Have dinner on the table in no time, in just about 30 minutes. We’re slow-roasting our salmon with crushed Calabrian Chile, and finishing with a chunky-esque yogurt/Tzatziki like sauce.
Salmon, shallots, crushed calabrian chille peppers, persian cucumbers, radish, greek yogurt, lemon juice, fresh dill, black pepper, salt
Prep your fish. Preheat your oven to 325 degrees F. Pat salmon dry. In a baking dish or ovenproof skillet, place salmon down, skin side down, with the flesh being visible.
Gently toss over and sprinkle your sliced shallots. Season with salt, pepper, crushed Calabrian Chile pepper. Mix well with a spoon or your fingers to get everything incorporated.
Place in the oven for 20-25 minutes, or until fully cooked throughout.
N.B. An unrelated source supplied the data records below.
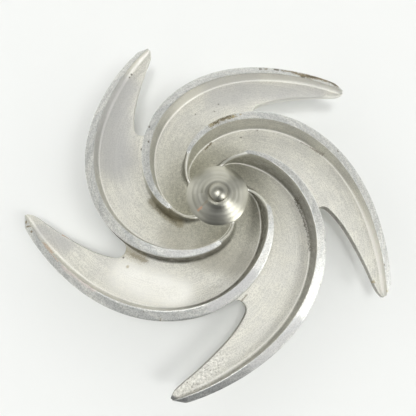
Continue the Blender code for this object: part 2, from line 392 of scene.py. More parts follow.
def root_circle():
    """Centre of the root, the row where it touches the next vane, and where it meets the edge."""
    radii = np.linspace(*EDGE_SEARCH, EDGE_SAMPLES)
    edge = np.array([plate_edge(radius)[:2] for radius in radii])
    low, high = ROW_SEARCH
    for _ in range(HALVINGS):
        row = (low + high) / 2
        foot = turned(bare_foot(row), -SECTOR)[:2]
        ahead = turned(bare_foot(row + NEAR), -SECTOR)[:2]
        along = (ahead - foot) / np.linalg.norm(ahead - foot)
        centre = foot + ROOT_RADIUS * np.array((-along[1], along[0]))
        gaps = np.linalg.norm(edge - centre, axis=1)
        if gaps.min() < ROOT_RADIUS:
            low = row
        else:
            high = row
    return centre, row, radii[gaps.argmin()]


ROOT_CENTRE, ROOT_ROW, EDGE_START = root_circle()
print("the root touches the next vane at", round(ROOT_ROW * 1000, 1), "mm")

# %% [markdown]
# ## Rows of the front
# The rows are spaced evenly along the vane, about a millimetre and a half apart. Inside the
# cut-outs a row runs from one vane to the next. Its part on the plate bends gradually towards the
# shape of the root, so that the last such row lies exactly on it. Outside, a row crosses one arm
# and stops at the free edge.

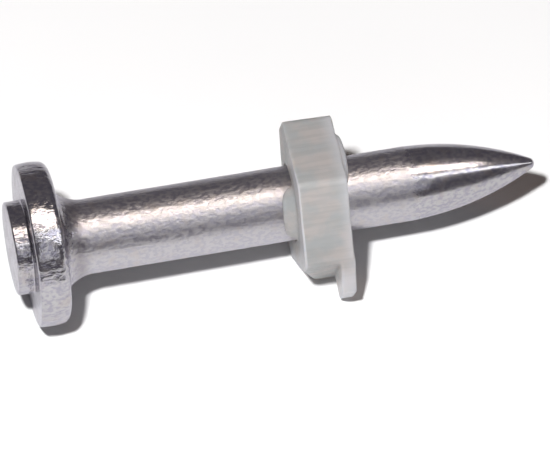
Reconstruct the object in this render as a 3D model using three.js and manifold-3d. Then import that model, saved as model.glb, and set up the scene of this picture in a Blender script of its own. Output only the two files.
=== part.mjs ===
// A powder-actuated drive pin lying on its side, with the plastic guide collar that
// centres it in the barrel of a fastening tool.
//
// Millimetres. +X runs along the pin from its strike face to its point, +Z is up, and
// the origin is the centre of the strike face. A station is a distance along +X.

import * as THREE from 'three';
import { mergeVertices } from 'three/addons/utils/BufferGeometryUtils.js';
import Module from 'manifold-3d';

const wasm = await Module();
wasm.setup();

// The pin is turned and the bore is cut with the same number of sides, so their facets line up.
const ROUND_SIDES = 48;

// Drive pin: a cold-headed steel nail. A raised boss stands on the outer face of its head.
const BOSS_RADIUS = 2.3;
const BOSS_HEIGHT = 0.8;
const BOSS_EDGE = 0.1;
const HEAD_RADIUS = 4.05;
const HEAD_THICKNESS = 1.55;
const HEAD_FACE_EDGE = 0.1;
const HEAD_REAR_ROUND = 0.45;
const SHANK_RADIUS = 1.84;
const NECK_RADIUS = 2.6;
const NECK_LENGTH = 1.5;
const NECK_FLARE = 0.6;
const SHANK_END = 19.86;
const POINT_BREAK_DEG = 1.5;
const POINT_RADIUS = 14.6;
const NOSE_RADIUS = 0.3;

// Guide collar: a moulded hexagonal nut shape, pushed onto the shank, lying on one flat.
const COLLAR_START = 13.93;
const COLLAR_LENGTH = 2.44;
const ACROSS_FLATS = 7.34;
const CORNER_ROUND = 0.15;
const END_ROUND = 0.08;
const BORE_CLEARANCE = 0.05;

// Sloping cuts on two sides of the rear end, each from its own distance from the axis.
const TRIMS = [
  { angleDeg: 230, start: 3.1, slopeDeg: 40 },
  { angleDeg: 340, start: 1.95, slopeDeg: 12 },
];

// The collar is snapped off a strip of collars, and the nib is what is left of a link.
// The lumps on its end faces are moulding flash that runs out along the shank. Directions
// are measured about the pin's axis, from +Y towards +Z.
const NIB_ANGLE_DEG = 210;
const NIB_REACH = 4.98;
const NIB_LENGTH = 0.72;
const NIB_LOW_SIDE = 0.9;
const NIB_TIP_SIDE = 0.6;
const NIB_ROOT_SIDE = 2.05;
const NIB_SETBACK = 0.06;
const NIB_EDGE = 0.1;
const LUMP_ROOT = 0.5;
const TOE_RADIUS = 2.05;
const FRONT_TOE = {
  angleDeg: 15,
  spreadDeg: 32,
  outline: [[0.15, 3], [0.3, 2.8], [0.5, 2.25], [0.65, TOE_RADIUS], [1.1, TOE_RADIUS]],
};
const FRONT_SWELL = {
  angleDeg: 88,
  spreadDeg: 31,
  outline: [[0.14, 3.5], [0.28, 3.35], [0.34, 2.6], [0.4, TOE_RADIUS]],
};
const REAR_LIP = {
  angleDeg: 150,
  spreadDeg: 46,
  outline: [[0.1, 2.55], [0.35, 2.35], [0.6, 2.12], [0.7, TOE_RADIUS]],
};

const COLLAR_END = COLLAR_START + COLLAR_LENGTH;
const BORE_RADIUS = SHANK_RADIUS + BORE_CLEARANCE;
const APOTHEM = ACROSS_FLATS / 2;
const CORNER_RADIUS = APOTHEM / Math.cos(Math.PI / 6);
const HEAD_BACK = BOSS_HEIGHT + HEAD_THICKNESS;
const NECK_END = HEAD_BACK + NECK_LENGTH;

const steel = new THREE.MeshStandardMaterial({ color: 0xb4b2b5, metalness: 1.0, roughness: 0.32 });
const plastic = new THREE.MeshStandardMaterial({
  color: 0xc9c9c4,
  metalness: 0.0,
  roughness: 0.45,
  transparent: true,
  opacity: 0.85,
});

// Points [station, radius] on a circle, from one angle to another. Angle 0 points away
// from the pin's axis and 90 degrees points along +X.
function arc(station, radius, arcRadius, from, to, steps) {
  const points = [];
  for (let i = 0; i <= steps; i += 1) {
    const angle = from + ((to - from) * i) / steps;
    points.push([station + arcRadius * Math.sin(angle), radius + arcRadius * Math.cos(angle)]);
  }
  return points;
}

// A solid turned about the X axis from an outline of [station, radius] points that
// starts and ends on the axis.
function turned(outline) {
  const profile = outline.map(([station, radius]) => new THREE.Vector2(radius, station));
  const geometry = new THREE.LatheGeometry(profile, ROUND_SIDES);
  geometry.rotateZ(-Math.PI / 2);
  return geometry;
}

// The boss, the flange of the head and the rounded edge behind it.
function headOutline() {
  return [
    [0, 0],
    [0, BOSS_RADIUS - BOSS_EDGE],
    [BOSS_EDGE, BOSS_RADIUS],
    [BOSS_HEIGHT, BOSS_RADIUS],
    [BOSS_HEIGHT, HEAD_RADIUS - HEAD_FACE_EDGE],
    [BOSS_HEIGHT + HEAD_FACE_EDGE, HEAD_RADIUS],
    ...arc(
      HEAD_BACK - HEAD_REAR_ROUND,
      HEAD_RADIUS - HEAD_REAR_ROUND,
      HEAD_REAR_ROUND,
      0,
      Math.PI / 2,
      5,
    ),
  ];
}

// The neck sweeps from the underside of the head into the shank.
function neckOutline() {
  const sweep = new THREE.QuadraticBezierCurve(
    new THREE.Vector2(HEAD_BACK, NECK_RADIUS),
    new THREE.Vector2(HEAD_BACK + NECK_FLARE, SHANK_RADIUS),
    new THREE.Vector2(NECK_END, SHANK_RADIUS),
  );
  return sweep.getPoints(7).map((point) => [point.x, point.y]);
}

// The point is an ogive that breaks away from the shank by a slight angle and ends in
// a small round nose.
function pointOutline() {
  const start = THREE.MathUtils.degToRad(POINT_BREAK_DEG);
  const centreStation = SHANK_END - POINT_RADIUS * Math.sin(start);
  const centreRadius = SHANK_RADIUS - POINT_RADIUS * Math.cos(start);
  const noseOffset = Math.sqrt((POINT_RADIUS - NOSE_RADIUS) ** 2 - centreRadius ** 2);
  const noseStation = centreStation + noseOffset;
  const end = Math.atan2(noseOffset, -centreRadius);
  const nose = arc(noseStation, 0, NOSE_RADIUS, end, Math.PI / 2, 5);
  return [
    ...arc(centreStation, centreRadius, POINT_RADIUS, start, end, 12),
    ...nose.slice(1, -1),
    [noseStation + NOSE_RADIUS, 0],
  ];
}

function drivePin() {
  return turned([...headOutline(), ...neckOutline(), ...pointOutline()]);
}

// A flat outline pushed along +X, with a bevel of a given size round both ends. The
// outline's own axes lie along +Y and +Z.
function extrudedAlongX(shape, start, length, curveSegments, bevel = 0) {
  const geometry = new THREE.ExtrudeGeometry(shape, {
    depth: length - 2 * bevel,
    bevelEnabled: bevel > 0,
    bevelThickness: bevel,
    bevelSize: bevel,
    bevelOffset: -bevel,
    bevelSegments: 1,
    curveSegments,
  });
  const axes = new THREE.Matrix4().makeBasis(
    new THREE.Vector3(0, 1, 0),
    new THREE.Vector3(0, 0, 1),
    new THREE.Vector3(1, 0, 0),
  );
  geometry.applyMatrix4(axes);
  geometry.translate(start + bevel, 0, 0);
  return geometry;
}

function toSolid(geometry) {
  geometry.deleteAttribute('normal');
  geometry.deleteAttribute('uv');
  const merged = mergeVertices(geometry);
  const vertProperties = new Float32Array(merged.attributes.position.array);
  const triVerts = new Uint32Array(merged.index.array);
  return new wasm.Manifold(new wasm.Mesh({ numProp: 3, vertProperties, triVerts }));
}

function toGeometry(solid) {
  const mesh = solid.getMesh();
  const geometry = new THREE.BufferGeometry();
  geometry.setAttribute('position', new THREE.BufferAttribute(mesh.vertProperties, 3));
  geometry.setIndex(new THREE.BufferAttribute(mesh.triVerts, 1));
  geometry.computeVertexNormals();
  return geometry;
}

// A hexagon with a corner on +Y, so that one of its flats faces down, and rounded corners.
function hexagonShape() {
  const shape = new THREE.Shape();
  const centreRadius = CORNER_RADIUS - CORNER_ROUND / Math.cos(Math.PI / 6);
  for (let corner = 0; corner < 6; corner += 1) {
    const angle = (corner * Math.PI) / 3;
    const y = centreRadius * Math.cos(angle);
    const z = centreRadius * Math.sin(angle);
    shape.absarc(y, z, CORNER_ROUND, angle - Math.PI / 6, angle + Math.PI / 6, false);
  }
  return shape;
}

// The nib stands on one flat, close to the collar's front end, and narrows to its tip.
function linkNib() {
  const shape = new THREE.Shape();
  shape.moveTo(BORE_RADIUS, -NIB_ROOT_SIDE);
  shape.lineTo(APOTHEM, -NIB_ROOT_SIDE);
  shape.lineTo(NIB_REACH - NIB_EDGE, -NIB_TIP_SIDE - NIB_EDGE);
  shape.lineTo(NIB_REACH, -NIB_TIP_SIDE);
  shape.lineTo(NIB_REACH, NIB_LOW_SIDE - NIB_EDGE);
  shape.lineTo(NIB_REACH - NIB_EDGE, NIB_LOW_SIDE);
  shape.lineTo(BORE_RADIUS, NIB_LOW_SIDE);
  const back = COLLAR_END - NIB_SETBACK - NIB_LENGTH;
  const nib = extrudedAlongX(shape, back, NIB_LENGTH, 1);
  nib.rotateX(THREE.MathUtils.degToRad(NIB_ANGLE_DEG));
  return nib;
}

// A lump on an end face of the collar. Its outline is a row of [distance from the face,
// radius]. Direction is 1 at the front end and -1 at the rear end.
function endLump(face, direction, { angleDeg, spreadDeg, outline }) {
  const [rootRadius, toe] = [outline[0][1], outline.at(-1)[0]];
  const closed = [[-LUMP_ROOT, 0], [-LUMP_ROOT, rootRadius], ...outline, [toe, 0]];
  const placed = closed.map(([offset, radius]) => [face + offset * direction, radius]);
  const ring = toSolid(turned(direction > 0 ? placed : placed.reverse()));
  const sector = new THREE.Shape();
  const spread = THREE.MathUtils.degToRad(spreadDeg);
  sector.moveTo(0, 0);
  sector.lineTo(CORNER_RADIUS * Math.cos(spread), -CORNER_RADIUS * Math.sin(spread));
  sector.absarc(0, 0, CORNER_RADIUS, -spread, spread, false);
  const wedge = extrudedAlongX(sector, face - 2, 4, 8);
  wedge.rotateX(THREE.MathUtils.degToRad(angleDeg));
  return ring.intersect(toSolid(wedge));
}

// A block whose sloping face trims one side of the collar's rear end.
function trimCutter({ angleDeg, start, slopeDeg }) {
  const shape = new THREE.Shape();
  const reach = 3;
  const rise = reach * Math.tan(THREE.MathUtils.degToRad(slopeDeg));
  shape.moveTo(COLLAR_START - rise, start - reach);
  shape.lineTo(COLLAR_START + rise, start + reach);
  shape.lineTo(COLLAR_START - rise, start + reach);
  const block = new THREE.ExtrudeGeometry(shape, { depth: 2 * CORNER_RADIUS, bevelEnabled: false });
  block.translate(0, 0, -CORNER_RADIUS);
  block.rotateX(THREE.MathUtils.degToRad(angleDeg));
  return toSolid(block);
}

function boreCutter() {
  const clear = 3;
  return turned([
    [COLLAR_START - clear, 0],
    [COLLAR_START - clear, BORE_RADIUS],
    [COLLAR_END + clear, BORE_RADIUS],
    [COLLAR_END + clear, 0],
  ]);
}

function guideCollar() {
  const hexagon = toSolid(extrudedAlongX(hexagonShape(), COLLAR_START, COLLAR_LENGTH, 3, END_ROUND));
  const trimmed = TRIMS.reduce((body, trim) => body.subtract(trimCutter(trim)), hexagon);
  const lumps = [
    endLump(COLLAR_END, 1, FRONT_TOE),
    endLump(COLLAR_END, 1, FRONT_SWELL),
    endLump(COLLAR_START, -1, REAR_LIP),
  ];
  const body = lumps.reduce((solid, lump) => solid.add(lump), trimmed.add(toSolid(linkNib())));
  return toGeometry(body.subtract(toSolid(boreCutter())));
}

function part(name, geometry, material) {
  const mesh = new THREE.Mesh(geometry, material);
  mesh.name = name;
  return mesh;
}

const driveFastener = new THREE.Group();
driveFastener.add(part('drive_pin', drivePin(), steel));
driveFastener.add(part('guide_collar', guideCollar(), plastic));

export default driveFastener;
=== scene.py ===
"""A powder-actuated drive pin and its plastic guide collar, lying on a pale table."""

import math

import bmesh
import bpy
from mathutils import Matrix, Vector, noise


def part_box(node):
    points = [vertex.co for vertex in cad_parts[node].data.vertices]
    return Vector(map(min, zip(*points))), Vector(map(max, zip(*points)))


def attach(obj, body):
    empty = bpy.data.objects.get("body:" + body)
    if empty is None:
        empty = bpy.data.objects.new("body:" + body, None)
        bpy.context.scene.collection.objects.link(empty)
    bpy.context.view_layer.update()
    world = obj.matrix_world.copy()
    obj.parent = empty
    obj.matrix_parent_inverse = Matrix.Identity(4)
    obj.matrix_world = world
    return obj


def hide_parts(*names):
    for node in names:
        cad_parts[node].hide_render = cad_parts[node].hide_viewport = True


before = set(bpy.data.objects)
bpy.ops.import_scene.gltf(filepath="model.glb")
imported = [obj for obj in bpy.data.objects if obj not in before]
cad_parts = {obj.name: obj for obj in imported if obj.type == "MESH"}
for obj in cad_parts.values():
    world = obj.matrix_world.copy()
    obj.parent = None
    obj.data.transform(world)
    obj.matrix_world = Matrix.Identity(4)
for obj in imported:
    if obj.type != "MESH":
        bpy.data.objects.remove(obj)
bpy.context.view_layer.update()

MM = 0.001
PIN_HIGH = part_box("drive_pin")[1]
COLLAR_LOW, COLLAR_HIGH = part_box("guide_collar")

# Drive pin, in millimetres. A station is a distance along +X from the strike face.
PIN_LENGTH = PIN_HIGH.x / MM
HEAD_RADIUS = PIN_HIGH.z / MM
BOSS_RADIUS = 2.3
BOSS_HEIGHT = 0.8
BOSS_EDGE = 0.1
BOSS_ROOT = 0.08
RIM_EDGE = 0.09
RIM_BULGE = 0.04
HEAD_BACK = 2.35
HEAD_REAR_ROUND = 0.45
SHANK_RADIUS = 1.84
NECK_RADIUS = 2.6
NECK_END = 3.85
NECK_FLARE = 0.6
SHANK_END = 19.86
POINT_BREAK = math.radians(1.5)
POINT_RADIUS = 14.6
NOSE_RADIUS = 0.3
PIN_SIDES = 224
PIN_WAVE = 0.006
PIN_GRAIN = 0.003
HEAD_WAVE = 0.01
NICK_LEVEL = 0.42
NICK_DEPTH = 0.12
NICK_MARGIN = 0.5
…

In a medium sized bowl, add in your yogurt, radish, cucumber with the juice of 1/2 a lemon, a few sprigs of dill, a drizzle of olive oil and salt and pepper.
When your fish and sauce are done, remove from the oven and either flake apart with a fork for serving on a serving platter. Finish with your yogurt.
Can be served with any grain as well like couscous, rice or even quinoa and farro. Another option is to dip bread in here as well.